Quote exactly the lines between the line containing "Continue the FreeCAD" and the line containing "SIDE_FACING = 0.2", counting those two lines as part of the range. Leave the rest out.

▶ **Data for this exercise**:
+===+

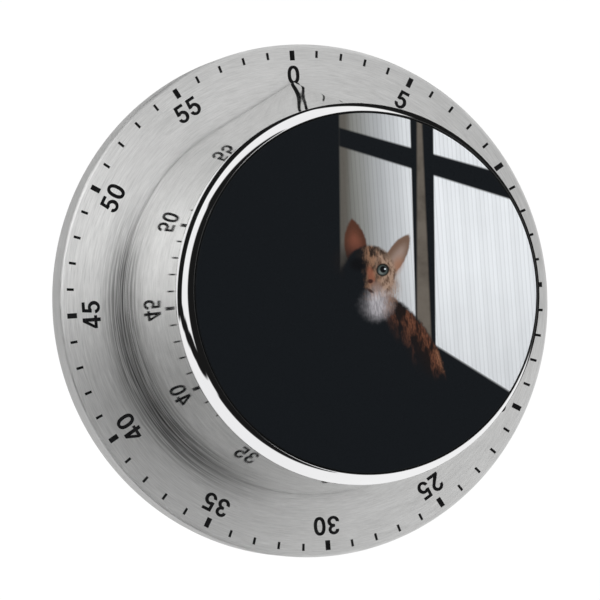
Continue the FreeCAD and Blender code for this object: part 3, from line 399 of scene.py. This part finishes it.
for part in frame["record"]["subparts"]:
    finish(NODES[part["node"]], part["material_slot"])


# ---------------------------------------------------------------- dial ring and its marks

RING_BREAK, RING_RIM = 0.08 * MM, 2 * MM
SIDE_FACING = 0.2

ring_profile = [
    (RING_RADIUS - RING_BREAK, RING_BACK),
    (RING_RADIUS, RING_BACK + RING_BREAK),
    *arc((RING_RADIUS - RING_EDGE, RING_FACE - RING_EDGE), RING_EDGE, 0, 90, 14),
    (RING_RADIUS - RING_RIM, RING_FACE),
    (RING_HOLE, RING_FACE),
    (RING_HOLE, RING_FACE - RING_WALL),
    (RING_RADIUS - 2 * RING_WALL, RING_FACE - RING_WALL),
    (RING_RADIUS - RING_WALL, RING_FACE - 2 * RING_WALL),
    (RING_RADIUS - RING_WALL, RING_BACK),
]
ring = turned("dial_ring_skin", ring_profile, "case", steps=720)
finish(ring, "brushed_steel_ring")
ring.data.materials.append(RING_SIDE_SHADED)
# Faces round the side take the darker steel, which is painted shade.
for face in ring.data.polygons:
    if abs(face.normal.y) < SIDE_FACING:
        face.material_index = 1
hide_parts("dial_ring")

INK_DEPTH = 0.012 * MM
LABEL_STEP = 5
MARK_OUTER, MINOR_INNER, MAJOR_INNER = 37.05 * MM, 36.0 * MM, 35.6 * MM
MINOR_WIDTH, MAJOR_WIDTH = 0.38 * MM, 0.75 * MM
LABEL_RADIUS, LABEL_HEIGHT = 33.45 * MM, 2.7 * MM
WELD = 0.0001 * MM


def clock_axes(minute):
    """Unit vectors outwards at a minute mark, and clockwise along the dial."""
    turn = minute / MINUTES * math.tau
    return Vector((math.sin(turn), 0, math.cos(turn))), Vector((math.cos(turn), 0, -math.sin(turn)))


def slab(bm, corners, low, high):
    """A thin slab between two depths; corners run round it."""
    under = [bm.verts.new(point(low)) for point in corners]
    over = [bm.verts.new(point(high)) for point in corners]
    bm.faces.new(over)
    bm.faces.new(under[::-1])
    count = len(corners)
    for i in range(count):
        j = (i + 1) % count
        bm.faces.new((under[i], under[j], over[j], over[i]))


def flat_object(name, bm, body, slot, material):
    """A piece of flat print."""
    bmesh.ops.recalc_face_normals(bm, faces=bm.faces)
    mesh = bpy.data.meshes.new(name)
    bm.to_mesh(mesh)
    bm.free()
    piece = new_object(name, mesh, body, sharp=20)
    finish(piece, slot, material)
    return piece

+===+

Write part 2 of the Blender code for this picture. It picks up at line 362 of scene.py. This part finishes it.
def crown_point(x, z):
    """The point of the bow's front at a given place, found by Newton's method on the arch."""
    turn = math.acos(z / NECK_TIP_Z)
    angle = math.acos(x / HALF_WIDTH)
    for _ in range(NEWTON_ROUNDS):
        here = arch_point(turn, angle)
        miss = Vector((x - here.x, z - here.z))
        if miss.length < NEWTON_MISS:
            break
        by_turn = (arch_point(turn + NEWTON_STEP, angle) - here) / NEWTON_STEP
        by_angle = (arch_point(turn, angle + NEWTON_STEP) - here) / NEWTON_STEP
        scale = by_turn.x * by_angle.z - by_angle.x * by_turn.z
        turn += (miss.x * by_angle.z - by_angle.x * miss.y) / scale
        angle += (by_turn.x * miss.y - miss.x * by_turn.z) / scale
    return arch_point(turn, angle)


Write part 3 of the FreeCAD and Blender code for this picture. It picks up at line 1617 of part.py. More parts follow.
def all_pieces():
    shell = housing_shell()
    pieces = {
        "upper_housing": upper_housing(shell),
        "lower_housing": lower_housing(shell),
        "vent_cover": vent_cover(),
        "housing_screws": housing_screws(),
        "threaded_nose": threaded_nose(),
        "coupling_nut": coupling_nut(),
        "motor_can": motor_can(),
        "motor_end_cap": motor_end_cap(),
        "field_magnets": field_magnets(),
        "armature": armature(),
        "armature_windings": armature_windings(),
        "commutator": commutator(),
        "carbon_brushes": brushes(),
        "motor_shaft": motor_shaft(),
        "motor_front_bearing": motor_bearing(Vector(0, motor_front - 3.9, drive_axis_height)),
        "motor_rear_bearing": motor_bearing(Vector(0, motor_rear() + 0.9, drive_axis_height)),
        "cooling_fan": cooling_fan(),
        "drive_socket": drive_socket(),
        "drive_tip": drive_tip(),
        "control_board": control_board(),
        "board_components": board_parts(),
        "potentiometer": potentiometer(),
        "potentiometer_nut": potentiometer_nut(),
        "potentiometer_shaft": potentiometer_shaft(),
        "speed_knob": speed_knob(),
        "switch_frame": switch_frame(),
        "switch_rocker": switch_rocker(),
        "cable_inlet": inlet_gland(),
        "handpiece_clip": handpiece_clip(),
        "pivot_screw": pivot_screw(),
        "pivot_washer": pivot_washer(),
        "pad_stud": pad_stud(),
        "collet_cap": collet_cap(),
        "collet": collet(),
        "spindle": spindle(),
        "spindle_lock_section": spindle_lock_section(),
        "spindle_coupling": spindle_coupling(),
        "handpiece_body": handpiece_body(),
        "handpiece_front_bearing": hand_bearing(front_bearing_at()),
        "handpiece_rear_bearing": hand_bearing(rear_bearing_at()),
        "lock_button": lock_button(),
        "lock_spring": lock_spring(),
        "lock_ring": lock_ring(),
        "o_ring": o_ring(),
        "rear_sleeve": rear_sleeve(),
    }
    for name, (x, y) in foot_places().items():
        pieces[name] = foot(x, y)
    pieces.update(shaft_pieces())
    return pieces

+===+

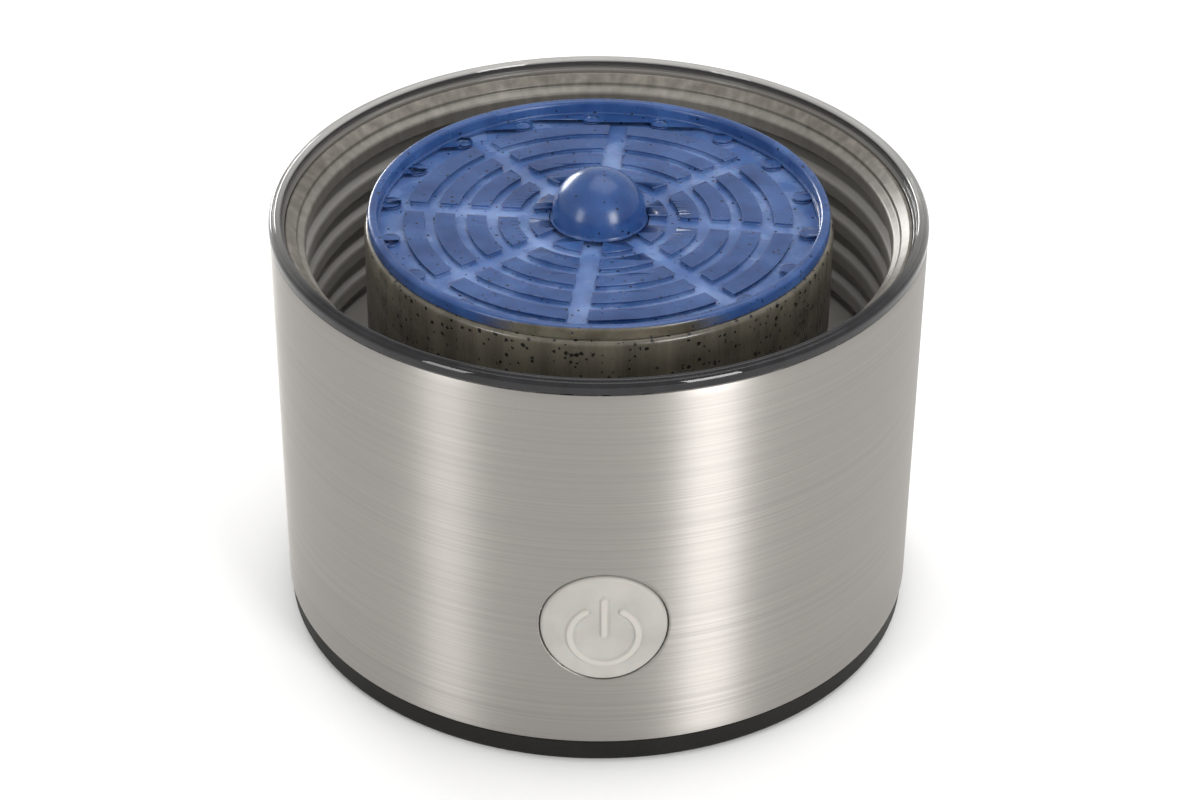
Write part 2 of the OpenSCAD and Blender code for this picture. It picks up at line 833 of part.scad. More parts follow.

+===+

▶ **Exercise answer**:
Continue the FreeCAD and Blender code for this object: part 3, from line 399 of scene.py. This part finishes it.
for part in frame["record"]["subparts"]:
    finish(NODES[part["node"]], part["material_slot"])


# ---------------------------------------------------------------- dial ring and its marks

RING_BREAK, RING_RIM = 0.08 * MM, 2 * MM
SIDE_FACING = 0.2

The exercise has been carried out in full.